Another key social change in the history of Tunisian tiles was the expulsion of Moriscos from Spain in the 17th century. Moriscos were often skilled artisans, and upon resettling in the Maghreb in the early 17th century, they mixed innovations from Renaissance Spain with local Ottoman and Hafsid influences. This demographic shift may have helped impulse one of the most recognizable and institutionalized ceramic traditions in Tunisia: Qallalin tiles. A combination of Ottoman calligraphy, floral motifs, and color palettes with the Spanish Majolica technique of tin glazing, Qallalin tiles flourished until imported industrial ceramics eclipsed them in the 19th century.

Even the limitations of production techniques influenced ceramic styles in surprising ways. For example, the 14th-century cuerda seca method of dying tiles left thin dark lines in between the colors. Even though these lines were an inadvertent byproduct of the dyeing technique, they became a distinctive aesthetic that endured for centuries. Even as more advanced dyeing techniques emerged in the 17th century, artisans deliberately echoed the lines, creating what became known as faux cuerda seca.

Cuerda seca tiles, 13th-15th century. Note the dark lines between colors.
Pseudo-cuerda seca, 17th-19th century

Interestingly, tiles are themselves a technological innovation: they act as a building’s “second skin,” preventing humidity from eroding a building’s plaster rendering. This is especially important in seaside cities like Tunis, where year-round humidity can quickly destroy unprotected walls.

Until the advent of industrial technology, however, the practical advantages of tiles remained inaccessible to everyday people. Instead, tiles were primarily produced for upper-class residences or religious buildings, as their manufacture required firing in wood-fueled ovens—a costly and energy-intensive process.

While tiles certainly underwent a renaissance during the 17th and 18th centuries—as evidenced by the Qallalin tradition—it wasn’t until industrialization during the 19th century that tiles began to cover Tunis in the way we recognize now. New techniques, which made heating and coloring tiles far less labor-intensive, allowed for extensive decoration: “Everywhere Tunisians could put tiles, they put tiles,” Sihem says.

In fact, some of the post-18th-century tiles in the Dar Ben Gacem museum can also be found in ordinary homes in the medina. Part of the reason is that, when a house is going to be demolished, the tiles are often saved and reused on the new structure. This cycle of preservation gives the tiles a new life, folding historic influences into a modern structure.

In this sense, tiles are not simply decorations, but a living history. They are a testament to the diversity of people who have lived in Tunisia—their tastes, cultures, and handiwork. The Dar Ben Gacem gallery not only preserves but breathes life into these tiles and their stories.
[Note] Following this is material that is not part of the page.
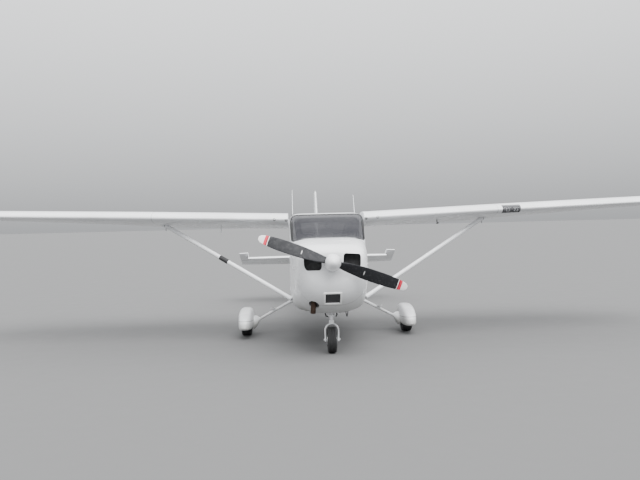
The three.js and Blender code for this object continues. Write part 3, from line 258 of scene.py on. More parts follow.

“Now that the museum is here, it may seem so obvious: of course, this is what should have been done,” Sihem says. “But it actually takes a lot of courage.”

In the absence of a centralized agency for protecting Tunisian ceramics, the responsibility of saving, studying, and understanding Tunisia’s rich ceramic history falls to private citizens. By making the tiles publicly available, Dar Ben Gacem sets a precedent for citizens and collectors to protect and enjoy Tunisia’s visual heritage.

“The alternative is people who write PhD dissertations, and their ceramic catalogs remain in a book,” Sihem explains. “But when you see a tile, when you’re close to it, that’s when you really begin to understand the tile.”

For Sihem and others, tiles aren’t just valuable as objects of research, but as markers of Tunisia’s history and identity.

“The colors, influences, and iconographies are an incredible blend—you can’t mistake Tunisian tiles when you see them anywhere in the world,” Sihem says. “Pottery and ceramics tell who you are.”